Southern Italy is pizza territory. This is the place where pizzaioli are born into pizza-making families, raised with the highest level of appreciation of what has become their most valuable export. The ingredients that are essential to true neapolitan pizza are produced in the region around Naples called Campania. The area’s natural resources that lead to the birth of pizza are now protected by the European Union. I had the pleasure of meeting with several gastronomes (food lovers) who helped me to understand the incredible effort that goes into making a neapolitan pizza.
The first, and only meeting I had scheduled before boarding the plane to Italy, was with Enzo Coccia. Never before have I met a man so passionate (in a very serious way) about pizza and the traditions associated with the dish. Enzo owns Pizzeria La Notizia, which is located in an area outside of Napoli’s already pizza-packed central district. Besides operating the pizzeria, Enzo also runs Pizza Consulting, which provides a series of private courses in neapolitan pizza production. The course is extremely intense and detailed, so it is more popular with pizzaioli looking to improve their skills than home cooks looking for a cooking lesson. But I wasn’t there to learn how to make pizza. I was there to learn more about its ingredients!

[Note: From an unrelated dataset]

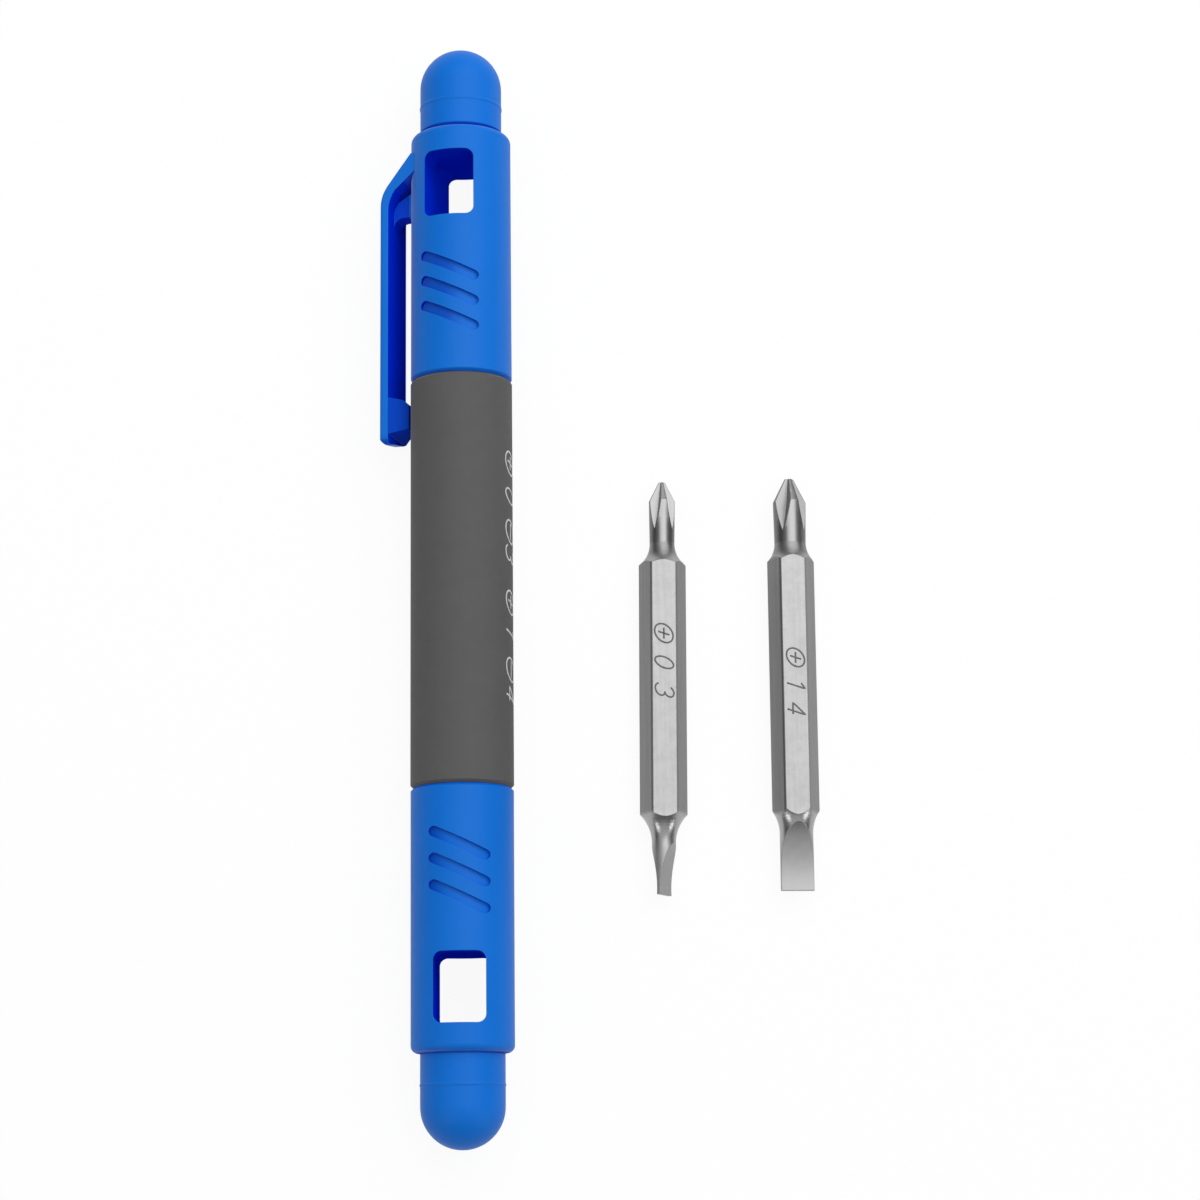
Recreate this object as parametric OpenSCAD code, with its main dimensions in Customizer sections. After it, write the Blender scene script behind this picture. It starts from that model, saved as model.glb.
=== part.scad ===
/* [Barrel] */
// Outside diameter of the soft grip sleeve
barrel_d = 12.4; // [11.8:0.1:14]
// Length of the grip sleeve between the two caps
barrel_len = 50; // [46:1:60]
// Bevel on both ends of the sleeve and on each cap's mouth
joint_bevel = 0.35; // [0.2:0.05:0.5]
// Diameter of the hard core inside the sleeve
core_d = 10; // [9.9:0.1:10.6]
// Diameter of the round necks that the caps push over
neck_d = 9.6; // [9.2:0.1:9.8]
// Length of each neck beyond the sleeve
neck_len = 7.5; // [6.5:0.5:9]
// Bevel that leads a cap onto its neck
neck_bevel = 0.6; // [0.3:0.1:0.8]

/* [Drive socket] */
// Width across flats of the hexagon shank
hex_af = 5; // [4.8:0.05:5.1]
// Play on each side of the shank in its socket
hex_play = 0.05; // [0.03:0.01:0.08]
// Depth of each socket from the end of its neck
socket_depth = 31; // [29:0.5:31.5]
// Width of the bevelled socket mouth
socket_bevel = 0.4; // [0.2:0.1:0.6]
// How much the holding magnet is oversize in the socket
magnet_squeeze = 0.02; // [0.01:0.01:0.05]
// Bevel on the ends of the magnet
magnet_bevel = 0.3; // [0.1:0.1:0.4]

/* [Friction ring] */
// Thickness of the rubber ring on each neck
ring_section = 0.9; // [0.7:0.05:1]
// Distance of the ring from the end of the sleeve
ring_from_sleeve = 4.6; // [3.5:0.1:5]
// Running clearance round the ring
ring_play = 0.03; // [0.02:0.01:0.05]
// Free width beside the ring in its groove
ring_side_play = 0.05; // [0.03:0.01:0.1]

/* [Caps] */
// Diameter of a cap at its mouth
cap_mouth_d = 12.35; // [11.8:0.05:12.8]
// Diameter of a cap at its shoulder
cap_end_d = 12.3; // [11.6:0.1:12.6]
// Length of a cap from its mouth to its shoulder
cap_len = 31.4; // [31:0.1:36]
// Rounding of the shoulder
shoulder_r = 0.9; // [0.6:0.05:1]
// Seam left open between a cap and the sleeve
seam = 0.04; // [0.02:0.01:0.1]
// Radial clearance between a cap and its neck
neck_play = 0.08; // [0.05:0.01:0.1]
// Free depth past the end of the neck
neck_room = 0.5; // [0.3:0.1:1]
// Diameter of the bore that takes the end of a fitted bit
bit_bore_d = 6.2; // [6:0.1:6.4]

/* [Window] */
// Width of the window across the cap
window_w = 6.2; // [5:0.1:6.4]
// Distance of the window from the cap's shoulder
window_from_shoulder = 3.3; // [3:0.1:4]
// Length of the window along the cap
window_len = 8.3; // [7:0.1:8.8]
// Radius of the window's corners
window_corner_r = 1; // [0.6:0.1:1.4]

/* [Grip grooves] */
// Number of slanted grooves on each cap
groove_count = 3; // [1:1:3]
// How far the grooves lie past the middle between mouth and window
groove_shift = 0.4; // [-1:0.1:1]
// Distance between neighbouring grooves
groove_pitch = 3.15; // [2.5:0.05:3.5]
// Length of a groove from end to end
groove_len = 7.9; // [6:0.1:8]
// Width of a groove
groove_w = 1.25; // [0.6:0.05:1.4]
// Depth of a groove below the cap's surface
groove_depth = 0.5; // [0.3:0.05:0.6]
// Slant of the grooves from square across
groove_slant = 25; // [10:1:30]

/* [End plugs] */
// Diameter of the domed plug in the end of a cap
plug_d = 10.06; // [9.6:0.1:10.4]
// How far the plug stands out past the shoulder
plug_out = 11.25; // [9:0.05:12]
// How deep the plug's rim sits in the shoulder
plug_sink = 0.45; // [0.3:0.05:0.6]
// Gap left round the plug's rim
plug_gap = 0.07; // [0.04:0.01:0.1]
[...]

(Enzo and me in the center, flanked by two Pizzeria La Notizia employees)
Before I could even ask a question about tomatoes, Enzo was on the phone with the owner of a San Marzano tomato company. Just as I was about to inquire about the region’s extra virgin olive oil, Enzo’s phone magically dialed a friendly olive grower. Within five minutes of phone calls, Enzo had fully booked the rest of my time in Italy with visits to various farms, orchards and dairies. If Enzo had his way, I probably would have had to push my flight back another week.
The first appointment was with Sabato Abagnale at Il Miracolo Di San Gennaro, a San Marzano tomato producer in the tiny town of Sant” Antonio Abate near Naples. San Marzanos are hearty plum tomatoes whose DOP status with the European Union gives them protection against “name fraud.” So a can of tomatoes bearing the name “San Marzano” must also bear the EU’s DOP stamp to indicate that it was grown according to strict standards in Campania. However the production at Il Miracolo Di San Gennaro do not conform to these standards because, unlike DOP tomatoes, they keep the skins on the fruit. Sabato explained that 85% of the flavor of a tomato is lost when the skin is removed.
I only wish I was visiting Sabato during tomato season (August – September) so I could witness the harvest. Unlike “industry” tomatoes, Sabato’s are harvested only when the fruits are ripe. Other producers mix over- and under-ripe tomatoes but Il Miracolo Di San Gennaro uses only ones that are a deep red. The popular strain of San Marzano DOP is actually a hybrid that makes them better suited for mass production. Sabato somehow managed to find the original strain, which is what you’ll get if you can track down this extremely rare brand of tomato ($10 – $15 per 28 oz. can in US).
We did a taste test to compare them with a a can of store-bought plum tomatoes.
On my way home, I managed to hop out of the cab at the front entrance to Pompeii, the ancient city buried by the 79 AD eruption of Mt Vesuvius. Enzo stressed the need to visit this historic site, which became obvious when I noticed this 2000 year old bread oven. It looks exactly like every brick oven I saw in Naples.
As much as I had learned about the revered San Marzano tomatoes of Campania, there were still quite a few products I needed to investigate. The road to extra virgin olive oil and mozzarella di bufala still remained untouched, but thanks to Enzo Coccia I was looking forward to more meetings with producers of Italy’s finest natural foods.